■ **What the task requires**: Only the lines from the one containing "The Blender code" through the one containing "vector=shade.stretched((60.0, 60.0, 2600.0)))" are to be copied, exactly and with both ends kept.

■ **Dataset records**:
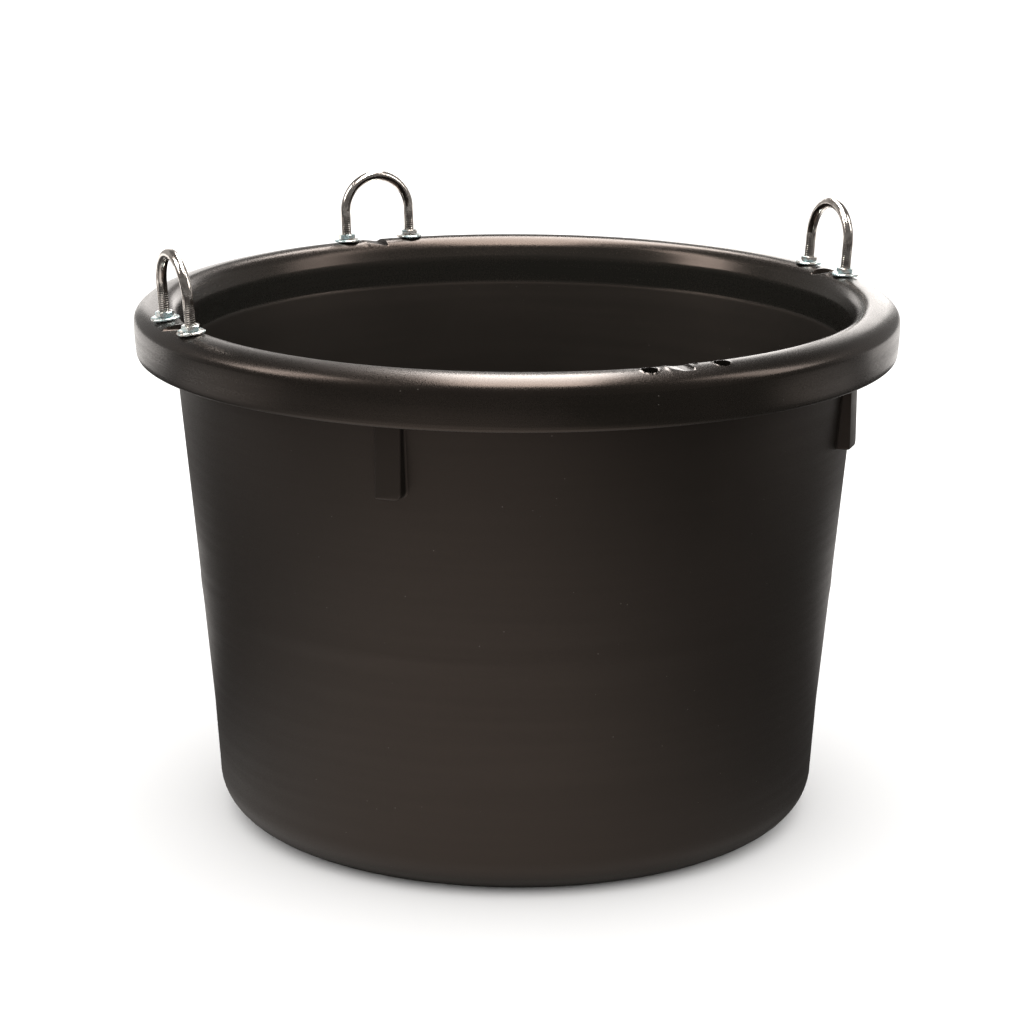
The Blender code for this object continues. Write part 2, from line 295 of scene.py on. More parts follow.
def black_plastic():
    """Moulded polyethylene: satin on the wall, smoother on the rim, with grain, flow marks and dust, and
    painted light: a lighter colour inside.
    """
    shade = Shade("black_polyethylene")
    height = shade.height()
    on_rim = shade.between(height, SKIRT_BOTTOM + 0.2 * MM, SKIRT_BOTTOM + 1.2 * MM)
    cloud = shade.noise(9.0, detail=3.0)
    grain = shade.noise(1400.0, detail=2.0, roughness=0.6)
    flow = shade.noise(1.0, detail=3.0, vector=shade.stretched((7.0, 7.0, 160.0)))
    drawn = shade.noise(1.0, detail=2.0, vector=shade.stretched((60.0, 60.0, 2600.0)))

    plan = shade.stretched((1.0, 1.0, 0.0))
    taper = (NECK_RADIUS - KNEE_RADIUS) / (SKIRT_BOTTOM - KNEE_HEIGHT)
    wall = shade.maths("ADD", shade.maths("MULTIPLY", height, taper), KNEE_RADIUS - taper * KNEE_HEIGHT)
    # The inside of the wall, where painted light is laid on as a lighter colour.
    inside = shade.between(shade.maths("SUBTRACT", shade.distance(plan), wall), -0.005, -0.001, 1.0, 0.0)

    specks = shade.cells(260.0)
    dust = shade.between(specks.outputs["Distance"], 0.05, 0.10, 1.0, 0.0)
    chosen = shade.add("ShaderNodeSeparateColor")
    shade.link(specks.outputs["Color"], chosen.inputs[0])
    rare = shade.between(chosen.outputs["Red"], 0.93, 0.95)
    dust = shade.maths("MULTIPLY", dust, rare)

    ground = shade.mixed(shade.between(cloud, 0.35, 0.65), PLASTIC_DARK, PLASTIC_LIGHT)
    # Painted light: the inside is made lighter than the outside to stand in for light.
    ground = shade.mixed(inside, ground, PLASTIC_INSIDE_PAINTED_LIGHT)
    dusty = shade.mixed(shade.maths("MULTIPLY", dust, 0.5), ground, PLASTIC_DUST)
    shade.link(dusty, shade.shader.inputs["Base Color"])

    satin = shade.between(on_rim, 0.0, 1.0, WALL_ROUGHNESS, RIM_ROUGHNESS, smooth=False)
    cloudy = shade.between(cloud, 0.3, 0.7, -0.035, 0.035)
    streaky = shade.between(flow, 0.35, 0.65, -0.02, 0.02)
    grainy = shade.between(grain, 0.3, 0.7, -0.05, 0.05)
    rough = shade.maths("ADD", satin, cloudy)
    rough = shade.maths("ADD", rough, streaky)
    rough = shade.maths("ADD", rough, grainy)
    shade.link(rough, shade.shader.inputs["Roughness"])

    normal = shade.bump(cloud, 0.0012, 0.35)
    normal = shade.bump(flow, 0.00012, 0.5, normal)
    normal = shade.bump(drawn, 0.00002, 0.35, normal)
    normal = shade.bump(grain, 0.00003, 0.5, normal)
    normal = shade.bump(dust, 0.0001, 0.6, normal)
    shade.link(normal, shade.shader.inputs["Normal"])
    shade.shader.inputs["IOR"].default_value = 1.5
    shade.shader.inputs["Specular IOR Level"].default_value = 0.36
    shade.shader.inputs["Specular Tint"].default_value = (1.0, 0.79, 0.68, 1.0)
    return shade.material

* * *

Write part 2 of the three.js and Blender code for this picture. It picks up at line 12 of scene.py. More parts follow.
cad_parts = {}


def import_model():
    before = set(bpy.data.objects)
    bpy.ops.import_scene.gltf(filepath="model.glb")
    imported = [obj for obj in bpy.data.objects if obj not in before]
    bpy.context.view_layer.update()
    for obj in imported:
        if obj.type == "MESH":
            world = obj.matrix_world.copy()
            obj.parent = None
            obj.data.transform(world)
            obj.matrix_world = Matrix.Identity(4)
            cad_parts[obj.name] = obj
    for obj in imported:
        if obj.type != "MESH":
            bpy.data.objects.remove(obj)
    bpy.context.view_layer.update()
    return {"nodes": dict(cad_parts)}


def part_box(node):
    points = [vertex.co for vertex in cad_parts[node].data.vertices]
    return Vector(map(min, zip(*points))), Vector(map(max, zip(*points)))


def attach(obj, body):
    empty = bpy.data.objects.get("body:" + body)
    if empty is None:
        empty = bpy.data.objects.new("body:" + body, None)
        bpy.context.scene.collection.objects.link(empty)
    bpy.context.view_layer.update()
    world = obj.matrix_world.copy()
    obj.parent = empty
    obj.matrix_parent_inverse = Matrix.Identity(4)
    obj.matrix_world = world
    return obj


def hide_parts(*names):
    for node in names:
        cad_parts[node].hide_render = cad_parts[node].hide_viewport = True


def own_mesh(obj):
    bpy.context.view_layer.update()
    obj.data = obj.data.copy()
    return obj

--

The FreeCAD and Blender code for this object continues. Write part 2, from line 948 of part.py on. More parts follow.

■ **Result below**:
The Blender code for this object continues. Write part 2, from line 295 of scene.py on. More parts follow.
def black_plastic():
    """Moulded polyethylene: satin on the wall, smoother on the rim, with grain, flow marks and dust, and
    painted light: a lighter colour inside.
    """
    shade = Shade("black_polyethylene")
    height = shade.height()
    on_rim = shade.between(height, SKIRT_BOTTOM + 0.2 * MM, SKIRT_BOTTOM + 1.2 * MM)
    cloud = shade.noise(9.0, detail=3.0)
    grain = shade.noise(1400.0, detail=2.0, roughness=0.6)
    flow = shade.noise(1.0, detail=3.0, vector=shade.stretched((7.0, 7.0, 160.0)))
    drawn = shade.noise(1.0, detail=2.0, vector=shade.stretched((60.0, 60.0, 2600.0)))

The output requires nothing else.